Dutch Reformed Church

 

 

 

 

 

In contrast to the fort and its very Dutch flavour is the hotel we stayed in, Tamarind Hill, about a 15 minute tuk tuk drive away, that was built in the British era in the 1800s.

 

live like a 19th century British admiral :: 1

 

 

 

 

 

live like a 19th century British admiral :: 2

 

 

 

 

 

live like a 19th century British admiral :: 3

 

 

 

 

 

Moving from beautiful buildings built for business and pleasure, to those designed for worship – Buddhist temples. More than 70% of the Sri Lankan population is Buddhist, and there must be thousands of temples around, from neighbourhood stupas to the grand Japanese Peace Pagoda.

 

neighbourhood stupa

neighbourhood stupa

 

 

 

 

 

 

Japanese Peace Pagoda

 

 

 

 

 

We only visited a handful of temples, and the two I loved were both really old and virtually empty.

The first is called Budu Raja Maha Wehera Wewurukannala, located near Dikwella.

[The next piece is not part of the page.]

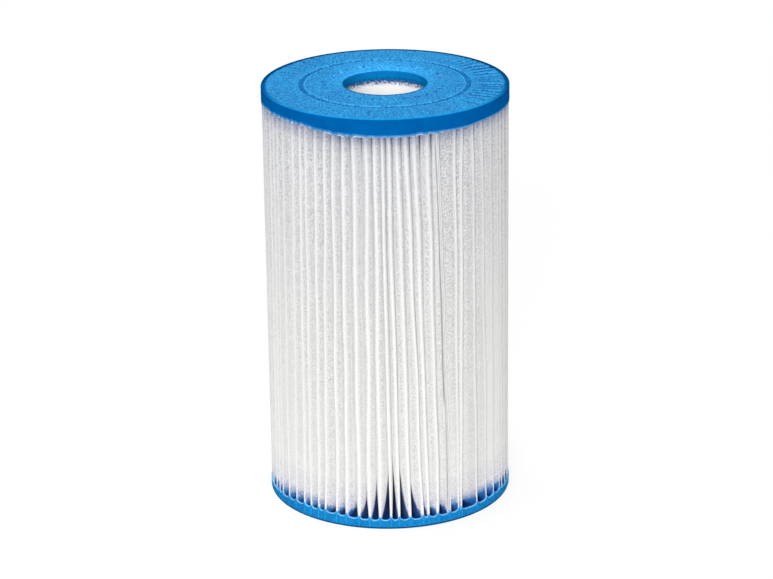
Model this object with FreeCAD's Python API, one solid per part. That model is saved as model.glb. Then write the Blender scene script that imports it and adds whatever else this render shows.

Like most Sri Lankan Buddhist temples, there are various parts to it, but I loved the first temple and its fabulous 250 year old carvings.

 

Budu Raja Maha Wehera Wewurukannala

 

 

 

 

 

temple guard and his buddies

 

 

 

 

 

giddyup, we’re off to the beach

 

 

 

 

 

please please, can we come too?

 

 

 

 

 

I have no idea of the name of the second temple I stumbled upon near Galle, but it had a wonderful air of faded grandeur about it, with a dramatic staircase and several generous landings, as well as a highly colourful interior filled with peeling frescoes. Aside from a few young monks and a temple guard, there was no one else around. Ideal conditions for the snoop.

 

sssssss! – the Buddhist Naga cobra protects the temple against evil

 

 

 

 

 

young monks at the old temple

 

 

 

 

 

plenty of patina

 

 

 

 

 

the young temple guard

 

 

 

 

 

Back outside, I spent what many (eg the two young monks) would consider a ridiculous amount of time sizing up the coconut tree palms around the temple grounds. I have always loved palm trees – the iconic shape, the way they conjure up summer, etc – so I was in flora heaven in Sri Lanka, home to Cocos Nucifera, the coconut palm. Aside from containing my daughter’s name, Cocos Nucifera is just so very clever, providing milk, water, oil and wood from the coconut itself, as well as animal feed, firewood and thatching from the leaves.

 

clever coconuts

 

 

 

 

 

even the leaves are used

 

 

 

 

 

c’mon kids, let’s go collect some coconut shells to make into kitchen spoons

 

 

 

 

 

May I just express my love for Cocos Nucifera in the following three images, and then I promise not to speak of it again.

 

palm tree love :: 1

 

 

 

 

 

palm tree love :: 2

 

 

 

 

 

palm tree love :: 3

 

 

 

 

Okay, the last thing I want to share with you is my time spent waiting for a train. Not to board, sadly (I absolutely love train trips), but just to pass through. I was wandering around a back road outside Galle when I saw a man in a lungi (Sri Lankan sari) cordoning off the crossing with a piece of string. We didn’t speak a word but I hung around and took some pics of him, while waiting for the train to come through.

 

waiting for the train to come

 

 

 

 

 

and while we wait, can we just take a moment to admire the elegance of the lungi

 

 

 

 

 

toot toot, here it comes!

 

 

 

 

 

hello Class M10, 916, you are on time!

 

 

 

 

 

I know, you think I’m weird (possible) but I thank you train-crossing guard, it was fun

 

 

 

 

 

And that’s it. I hope you enjoyed having a squiz at Sri Lanka, a country that survived a bitter civil war and a deadly tsunami to become one of the world’s latest ‘it’ destinations, thanks to its great beauty, lovely people and beguiling beasts.

 

a guiding light since 1848 – Galle Lighthouse

 

 

 

 

 

 

running girl

 

 

 

 

 

Monkey Kingdom

 

 

 

 

 

see ya, Sri Lanka

 

 

 

 

 

And Coco? She loved it too. Especially when the hotels had good wifi.